Passou da hora de encarar que uma das maiores dificuldades da vivência da profissão está justamente na elaboração de atividades. De modo geral, a solução que vemos ser apresentada em todas essas circunstâncias tem sido a cópia de atividades presentes em livros didáticos (LD) e questões de processos seletivos, entre eles o ENEM (Exame Nacional de Ensino Médio), que às vezes apresentam-se muito problemáticas. No que diz respeito a exercícios de compreensão de leitura, nem mesmo os livros didáticos são exemplares coerentes de exercícios bem elaborados e teoricamente sustentados.

 

Ler bem é muito mais do que saber identificar o tema, a tese ou o eu lírico de um texto

 

É preciso deixar claro: antes de ser assistemática, a elaboração de atividades está vinculada ao objetivo que o professor pretende atingir com a atividade.
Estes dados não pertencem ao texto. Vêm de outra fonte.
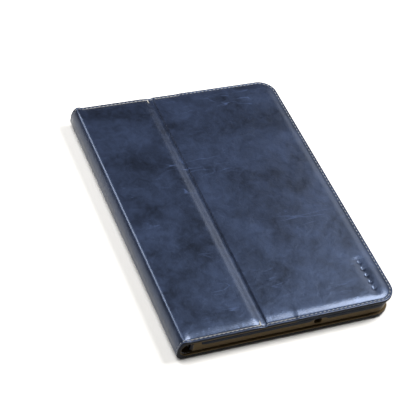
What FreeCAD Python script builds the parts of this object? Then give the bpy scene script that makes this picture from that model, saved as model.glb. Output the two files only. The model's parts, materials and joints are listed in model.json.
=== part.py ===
"""Leather tablet folio: a book-style cover with a soft spine, a stand crease and a framed tablet holder.

The closed folio lies on its back cover. X runs from the spine to the free edge, Y runs along the
spine and Z points up. The origin is the middle of the footprint, on the surface it lies on.
"""
import FreeCAD, Part
import Sketcher
import os

doc = FreeCAD.newDocument("tablet_folio")

# ---------------------------------------------------------------- driving dimensions, millimetres
DIMENSIONS = [
    ("cover_width", 152.0, "spine face to free edge of the front cover"),
    ("cover_length", 212.0, "length of the leather along the spine"),
    ("case_height", 17.0, "height of the closed folio"),
    ("corner_radius", 12.0, "round corners of both covers at the free edge"),
    ("leather", 1.4, "thickness of the outer leather with its glue"),
    ("board", 1.3, "thickness of the stiffening boards"),
    ("lining", 0.8, "thickness of the microfibre lining"),
    ("back_setback", 1.0, "how much shorter the back cover is at the free edge"),
    ("crease_offset", 59.0, "spine face to the stand crease"),
    ("crease_slit", 0.2, "leather stops this far from the crease line"),
    ("crease_relief", 3.0, "boards and linings stop this far from the crease"),
    ("hinge_slit", 0.9, "leather stops this far from a spine hinge line"),
    ("hinge_relief", 2.5, "boards and linings stop this far from a spine hinge line"),
    ("board_margin", 2.0, "leather turned past the boards' edges"),
    ("lining_margin", 0.8, "lining stops this far inside the leather's edge"),
    ("bay_low", -65.3, "spine side of the tablet bay"),
    ("bay_high", 70.9, "free side of the tablet bay"),
    ("bay_length", 202.4, "length of the tablet bay"),
    ("bay_depth", 7.7, "height of the tablet bay"),
    ("wall", 3.2, "thickness of the holder's side wall"),
    ("wall_radius", 11.0, "outer corner radius of the side wall and bezel"),
    ("bezel_lining", 0.4, "microfibre under the bezel"),
    ("bezel_board", 0.5, "stiffener inside the bezel"),
    ("bezel_leather", 0.8, "leather on the bezel"),
    ("bezel_low", -66.4, "spine edge of the bezel"),
    ("window_low", -57.5, "spine side of the screen window"),
    ("window_high", 63.5, "free side of the screen window"),
    ("window_length", 162.0, "length of the screen window"),
    ("button_radius", 6.0, "hole over the tablet's front button"),
    ("button_place", 90.8, "middle of the folio to that hole"),
    ("lens_radius", 2.5, "hole over the tablet's front lens"),
    ("camera_radius", 5.0, "hole through the back cover for the rear camera"),
    ("camera_across", 62.0, "camera hole, across the folio"),
    ("camera_along", -90.0, "camera hole, along the folio"),
    ("port_low", -16.0, "charging and speaker slot, spine side"),
    ("port_high", 22.0, "charging and speaker slot, free side"),
    ("slot_floor", 1.6, "side wall slots start this far above the lining"),
    ("slot_height", 4.6, "height of the side wall slots"),
    ("jack_place", 21.0, "headphone slot, across the folio"),
    ("jack_length", 6.0, "length of the headphone slot"),
    ("power_low", -34.0, "power button slot, start along the folio"),
    ("power_high", -22.0, "power button slot, end along the folio"),
    ("volume_low", -76.0, "volume button slot, start along the folio"),
    ("volume_high", -42.0, "volume button slot, end along the folio"),
    ("pocket_low", 4.0, "mouth of the document pocket"),
    ("pocket_lining", 0.3, "facing inside the document pocket"),
    ("pocket_leather", 0.8, "leather of the document pocket"),
    ("stitch_inset", 2.0, "leather edge to the stitch line"),
    ("stitch_width", 0.6, "width of the thread line"),
    ("stitch_depth", 0.3, "depth of the thread line"),
    ("flap_leather", 0.7, "leather of the closing flap"),
    ("flap_lining", 0.6, "lining of the closing flap"),
    ("flap_top", 11.0, "top of the closed flap"),
    ("flap_bottom", 5.2, "bottom of the closed flap"),
    ("patch", 0.35, "thickness of a hook or loop patch"),
    ("patch_gap", 0.1, "space between a hook patch and its loop patch"),
    ("magnet_length", 12.0, "length of a closure magnet"),
    ("magnet_width", 4.0, "width of a closure magnet"),
    ("magnet_place", 67.0, "magnets and keepers, across the folio"),
    ("magnet_pitch", 55.0, "spacing of the magnets along the folio"),
    ("mark_across", 63.0, "debossed ornament, across the folio"),
    ("mark_along", -84.0, "debossed ornament, middle along the folio"),
    ("mark_pitch", 5.6, "spacing of the ornament's lozenges"),
    ("mark_side", 2.6, "side of one lozenge"),
]

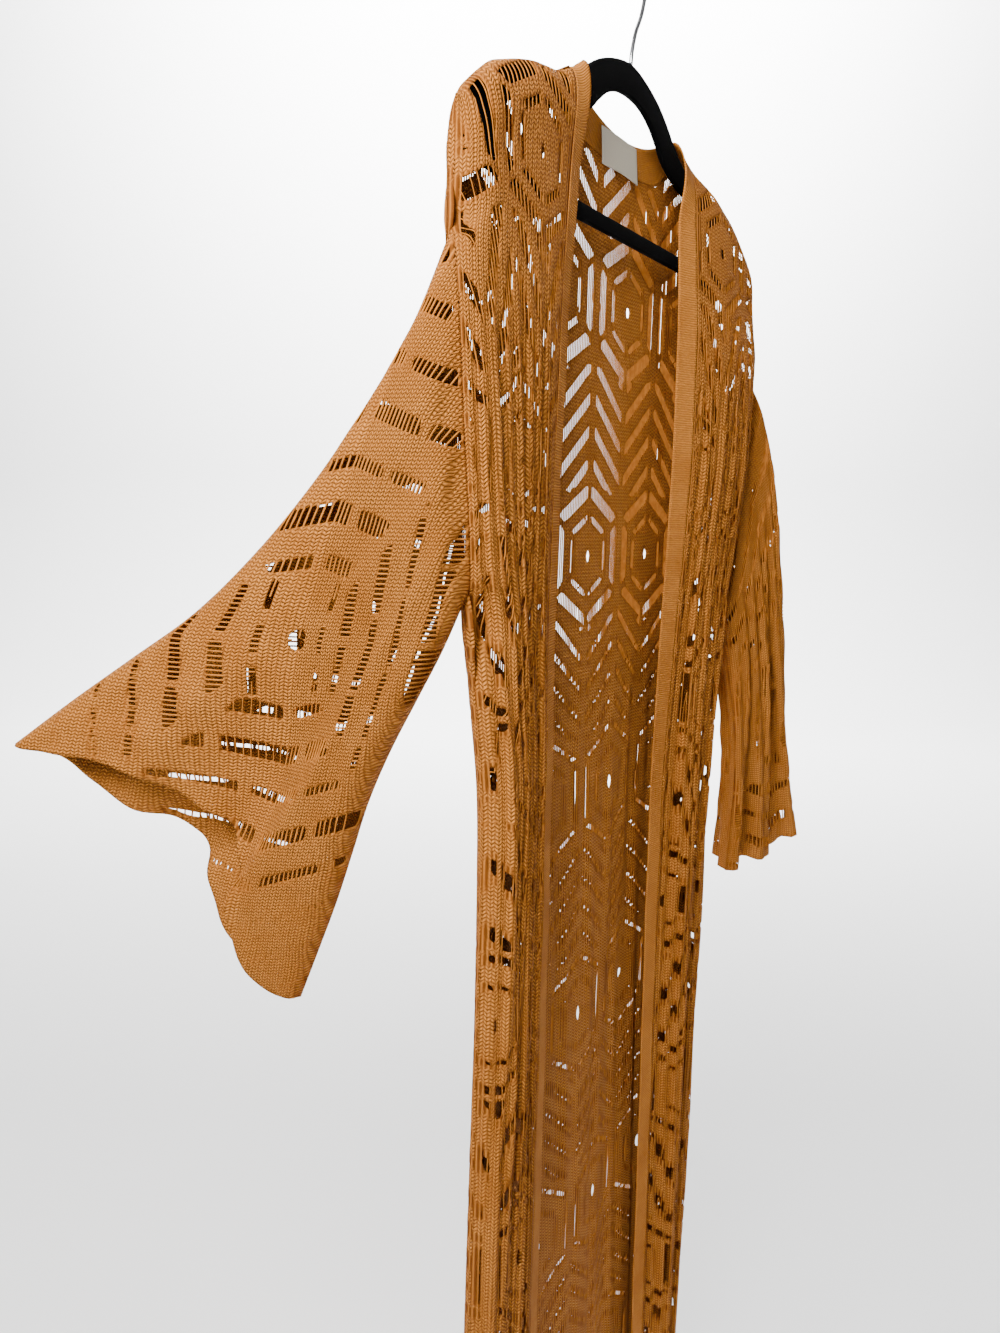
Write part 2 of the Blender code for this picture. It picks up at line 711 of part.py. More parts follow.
def hook_path():
    """The hook's wire: a stem that leans out into the loop, which runs over the top and down."""
    middle_z = HOOK_RISE + HOOK_WIRE_RADIUS - HOOK_LOOP_RADIUS
    seat = hanger_top(0.0) + HOOK_SEAT_GAP
    stem = smooth_path(
        ((0, 0, seat), (1, 0, 8), (6, 0, 24), (15, 0, 41), (HOOK_LOOP_RADIUS, 0, middle_z)),
        np.linspace(0, 1, 10),
    )
    loop = [
        (HOOK_LOOP_RADIUS * math.cos(a), 0.0, middle_z + HOOK_LOOP_RADIUS * math.sin(a))
        for a in np.radians(np.arange(15, 211, 15))
    ]
    return np.vstack([stem, loop])


def hanger_mesh():
    """The flat hanger as one ring with eased edges: its arms above, its trouser bar below."""
    half_outer = [(row.reach, row.top) for row in HANGER_ARM]
    half_inner = [(row.inner_reach, row.inner_top) for row in HANGER_ARM]
    outer = np.array(half_outer + [(-x, z) for x, z in half_outer[-2:0:-1]], float)
    inner = np.array(half_inner + [(-x, z) for x, z in half_inner[-2:0:-1]], float)
    across = inner - outer
    across /= np.linalg.norm(across, axis=1, keepdims=True)
    half, eased = HANGER_THICKNESS / 2, HANGER_EASED_EDGE
    section = (
        (outer, eased - half), (outer + across * eased, -half), (inner - across * eased, -half),
        (inner, eased - half), (inner, half - eased), (inner - across * eased, half),
        (outer + across * eased, half), (outer, half - eased),
    )
    count, sides = len(outer), len(section)
    points = [(x, y, z) for loop, y in section for x, z in loop]
    faces = []
    for k in range(sides):
        for i in range(count):
            a, b = k * count, (k + 1) % sides * count
            j = (i + 1) % count
            faces.append((a + j, a + i, b + i, b + j))
    return points, faces


def label_mesh():
    """A blank woven label on points taken from the back's flat middle and moved in, leaning to the front."""
    middle = np.zeros((LABEL_ROWS, LABEL_COLUMNS, 3))
    seam_y = BACK_DEPTH - WALL / 2 - LABEL_GAP - LABEL_THICKNESS / 2
    for c in range(LABEL_COLUMNS):
        across = LABEL_WIDTH * (c / (LABEL_COLUMNS - 1) - 0.5)
        top = LABEL_TOP - LABEL_BOW * across**2
        for r in range(LABEL_ROWS):
            drop = LABEL_HEIGHT * r / (LABEL_ROWS - 1)
            middle[r, c] = (LABEL_CENTRE_X + across, seam_y - LABEL_LEAN * (1 + r), top - drop)
    half = np.array((0.0, LABEL_THICKNESS / 2, 0.0))
    offsets = {key_of(p): half for row in middle for p in row}
    return shell(middle, "", offsets)


def main():
    clear_scene()
    lace = material_for("ochre_lace", OCHRE_LACE)
    band = material_for("ochre_band", OCHRE_BAND)
    grids = all_grids()
    offsets = shared_offsets(grids)
    for name, (grid, seams) in grids.items():
        plain = name.startswith("band")
        flat = None if plain else flat_places(name, grid)
        points, faces = shell(grid, seams, offsets, flat)
        add_object(name, points, faces, band if plain else lace)
    add_object("label", *label_mesh(), material_for("woven_label", LABEL_WOVEN))
    add_object("hanger", *hanger_mesh(), material_for("black_flock", BLACK_FLOCK))
    wire = tube(hook_path(), HOOK_WIRE_RADIUS, HOOK_SIDES)
    add_object("hook", *wire, material_for("chromed_wire", CHROMED_WIRE))


if __name__ == "__main__":
    main()
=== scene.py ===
"""Duster cardigan in ladder lace on a flat flocked hanger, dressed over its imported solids.

Places and sizes are millimetres from the hanger's neck, where the hook is screwed in. X runs to
the wearer's left, the front faces -Y and +Z is up. Points turn into the frame's metres in one
place, to_frame.
"""

import logging
import math
from dataclasses import dataclass, field
from enum import Enum

import bpy
import numpy as np
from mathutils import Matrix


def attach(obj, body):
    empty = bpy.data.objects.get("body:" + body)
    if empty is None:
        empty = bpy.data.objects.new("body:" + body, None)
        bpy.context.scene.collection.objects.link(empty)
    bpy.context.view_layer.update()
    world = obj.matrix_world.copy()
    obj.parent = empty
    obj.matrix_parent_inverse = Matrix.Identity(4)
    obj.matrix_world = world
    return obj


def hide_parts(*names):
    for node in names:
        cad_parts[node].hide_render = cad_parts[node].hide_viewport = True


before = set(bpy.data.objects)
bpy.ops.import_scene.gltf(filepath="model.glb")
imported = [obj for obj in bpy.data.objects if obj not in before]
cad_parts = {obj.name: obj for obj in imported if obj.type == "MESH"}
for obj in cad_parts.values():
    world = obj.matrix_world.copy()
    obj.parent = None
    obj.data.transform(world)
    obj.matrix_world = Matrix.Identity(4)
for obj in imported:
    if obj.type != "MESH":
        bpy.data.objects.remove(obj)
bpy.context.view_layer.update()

MM = 0.001
HOOK_RISE = 82.0

logging.basicConfig(level=logging.INFO, format="%(message)s")
log = logging.getLogger("cardigan")

Grid = np.ndarray


class Side(Enum):
    """A side of the garment, as its wearer names it, with its sign along X."""

    RIGHT = -1
    LEFT = 1


class Layer(Enum):
    """A layer of a sleeve."""

    FRONT = 1
    BACK = -1


# Small helpers


def to_frame(points: np.ndarray) -> np.ndarray:
    """Millimetres from the hanger's neck, as metres from the hook's inner top.

    Args:
        points: Rows of x, y and z.

    Returns:
        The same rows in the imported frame.
    """
    return (np.asarray(points, float) - (0.0, 0.0, HOOK_RISE)) * MM


def smoothstep(low: float, high: float, x: np.ndarray | float) -> np.ndarray:
    """An S curve from 0 at low to 1 at high."""
    t = np.clip((np.asarray(x, float) - low) / (high - low), 0.0, 1.0)
    return t * t * (3 - 2 * t)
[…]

Por isso, é importante levar em consideração os níveis de complexidade da tarefa a ser executada pelos alunos.

 

Do ponto de vista linguístico, os enunciados são sequências injuntivas que fazem os alunos agir em determinada direção e são marcadas pela presença do imperativo ou de outra forma verbal que as apresente; são também sequências que apresentam uma ação simples ou regulada por um modo de ação. Do ponto de vista enunciativo, essas sequências apontam para ações, seja a de indicação de conhecimento metalinguístico, de posicionamento discursivo ou ainda a reprodução de conteúdo, podendo as duas últimas aparecerem associadas. Tendo em vista essas características, acreditamos que o professor pode elaborar enunciados que favoreçam a avaliação do processo de ensino-aprendizagem, quer se utilize de questões discursivas quer de múltipla escolha.

 

Acreditamos que possibilidade é interligar atividades de leitura a atividades de análise linguística, de modo a levar à apreciação da composição textual em favor dos propósitos do usuário da língua. Ler bem é muito mais do que saber identificar o tema, a tese ou o eu lírico de um texto, é também ver como o autor o enuncia, que efeitos de sentido cria, como usa os recursos linguísticos para seus propósitos colonizadores. Nesse sentido, atingimos a dimensão discursiva da leitura, que não pode ser mera indicação de pontos de vista sem fundamentação na materialidade linguística. Dimensão essa que se revela do outro lado, quando o leitor se coloca como produtor de texto.